Práticas radicais

anibal_pires.jpgFui perdendo o hábito, por uma questão de higiene, de ver televisão mas, de quando em vez, lá acontece olhar para o ecrã de um dos canais generalistas nacionais.
Quando isso ocorre sei antecipadamente que de seguida terei de tomar um chá de cidreira ou uns sais de fruto, tal é a má disposição e o mal-estar que me provocam os conteúdos e as abordagens audiovisuais que nos vendem (à pagamos, pagamos) as televisões. Nos primeiros dias deste mês de Novembro de 2006, do século XXI da era cristã, num dos raros momentos em que cruzo acidentalmente o meu olhar com o “pequeno ecrã” a minha atenção fixou-se numa informação vinda de França e que o “pivot” do telejornal estava a introduzir. Tratava-se de um despedimento colectivo nos aeroportos franceses. Dirá o leitor que os despedimentos colectivos não são novidade e até já por cá se vão verificando e que são os sinais da “modernidade” de que o nosso primeiro-ministro tanto fala. É verdade mas, mesmo não sendo novidade e tendo-se tornado useiro e vezeiro nos tempos de voragem neoliberal que varrem o planeta, um despedimento colectivo é sempre um acontecimento sócio económico que deve merecer, julgo eu, atenção e preocupação. Mas o que fixou a meu reparo não foi tanto o facto em si.
 
O que verdadeiramente me levou a candidatar ao chá de cidreira foram os argumentos utilizados para o despedimento daqueles trabalhadores. - Práticas radicais. Segundo o ministro do interior, Nicolas Sarkozy, os trabalhadores despedidos eram suspeitos de práticas radicais e enquanto não provem o contrário mantém-se o despedimento.

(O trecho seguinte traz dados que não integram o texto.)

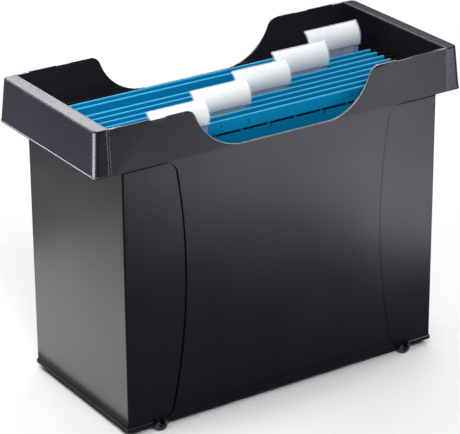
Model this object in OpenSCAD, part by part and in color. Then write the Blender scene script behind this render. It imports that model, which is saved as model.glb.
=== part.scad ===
// Portable box for hanging files: a tub with a collar, a grip on each end, four barrel feet,
// and five folded files that hang from steel bars on the two rails inside.
// Millimetres. Length runs along X, the front looks along -Y, and the feet stand on Z = 0.

/* [Tub] */
// Length of the tub between its end faces
tub_l = 339; // [330:0.1:350]
// Width of the tub over its recessed side fields
tub_w = 167.4; // [160:0.1:190]
// Height from the underside of the tub to the underside of the collar
tub_h = 252; // [240:0.1:280]
// Thickness of the tub's walls
wall = 2.2; // [1.6:0.1:2.6]
// Thickness of the tub's floor
floor_t = 2.5; // [1.5:0.1:4]
// Radius of the tub's vertical edges
edge_r = 1.6; // [1:0.1:5]
// Height of the plinth rim that stands round the underside
plinth_h = 3.6; // [2:0.1:5]
// How far the plinth rim stands out past the end faces
plinth_out = 0.8; // [0.4:0.1:1.5]
// Thickness of the plinth rim
plinth_t = 3; // [2:0.1:4]

/* [Centre panel] */
// How far the centre panel stands out past the side fields
panel_out = 1; // [0.6:0.1:1.4]
// Half width of the centre panel where it is narrowest
panel_half_w = 107; // [96:1:118]
// Radius of the panel's long curved sides
panel_side_r = 590; // [400:1:900]
// Height of the narrowest place above the underside of the tub
panel_waist_z = 145; // [120:1:170]
// Radius where the panel's sides turn into the collar
panel_top_r = 14; // [8:0.5:20]
// Radius where the panel's sides turn into the plinth
panel_foot_r = 12; // [8:0.5:20]

/* [Collar] */
// Height of the collar above its underside
collar_h = 41.8; // [38:0.1:55]
// How far the front and back of the collar lean in towards the rim
collar_lean = 2.9; // [0:0.1:3.4]
// Room between the outside of each rail and the collar's end wall
trough_w = 10.8; // [8:0.1:18]
// Thickness of the ledge between the tub and the collar's end walls
ledge_t = 2.5; // [1.5:0.1:4]
// Height of the rail above the underside of the collar
rail_h = 10.6; // [7:0.1:14]

/* [Rim] */
// Half length of the straight bottom of the dip in the front and back walls
dip_half_l = 44.2; // [30:0.1:60]
// Height of the bottom of the dip above the underside of the collar
dip_z = 0.2; // [0:0.1:12]
// Radius of the dip's hollow curve
dip_r = 52; // [40:0.5:60]
// Radius of the shoulder above that curve
shoulder_r = 12; // [6:0.5:20]

/* [Lid pockets] */
// Length at the rim of the pocket in each shoulder that takes a lid's catch
pocket_l = 15; // [8:0.5:20]
// Length of the pocket's floor
pocket_floor_l = 9; // [4:0.5:14]
// Depth of the pocket below the rim
pocket_d = 3; // [1.5:0.1:5]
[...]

Com o desenrolar da notícia finalmente percebemos que os trabalhadores despedidos professam uma religião: o islamismo. Ou seja, o que está na origem do despedimento colectivo é a pratica de uma religião que, segundo Sarkozy, é radical. A fé, a oração, a esmola, o jejum e a peregrinação são, segundo o ministro do interior de França, as práticas radicais que justificam o afastamento, por despedimento, de mais de sete dezenas de trabalhadores dos aeroportos daquele país. A confissão de fé, a oração, a esmola, o jejum e a peregrinação a Meca são os cinco pilares que fazem de um cidadão um muçulmano.
 
Que, não são tão diferentes assim das práticas que fazem de um cidadão, cristão ou judeu, aliás outra coisa não seria de esperar sabendo-se que a origem das três religiões monoteístas remonta a Abraão. A primeira e mais extensa referência a Abraão aparece no Génesis, o livro das escrituras sagradas do judaísmo e do Antigo Testamento da Bíblia cristã, mas o patriarca é também referido noutros escritos judaicos e cristãos, incluindo o Talmude e o Novo Testamento, sendo frequentemente mencionado no Alcorão. Abraão é venerado por mais de metade da população mundial – 2.000 milhões de cristãos, 1.300 milhões de muçulmanos e cerca de 15 milhões de judeus – como patriarca e pai espiritual da sua fé. Práticas radicais só mesmo as que o ministro do interior francês protagoniza, ele sim, é detentor de uma prática e um discurso político radical. Prática e discurso condenáveis à luz da Declaração Universal dos Direitos do Homem e do senso comum. Todos percebemos, cristãos, judeus, muçulmanos, hindus, budistas, animistas, laicos e ateus, que esta atitude de Sarkozy alimenta e promove o radicalismo e que tem associada uma estratégia de poder pessoal assente no populismo e no etnocentrismo. As continuadas práticas radicais de Nicolas Sarkozy essas sim constituem motivos, mais do que justificados, para o seu despedimento imediato e para a sua condenação pela opinião pública mundial.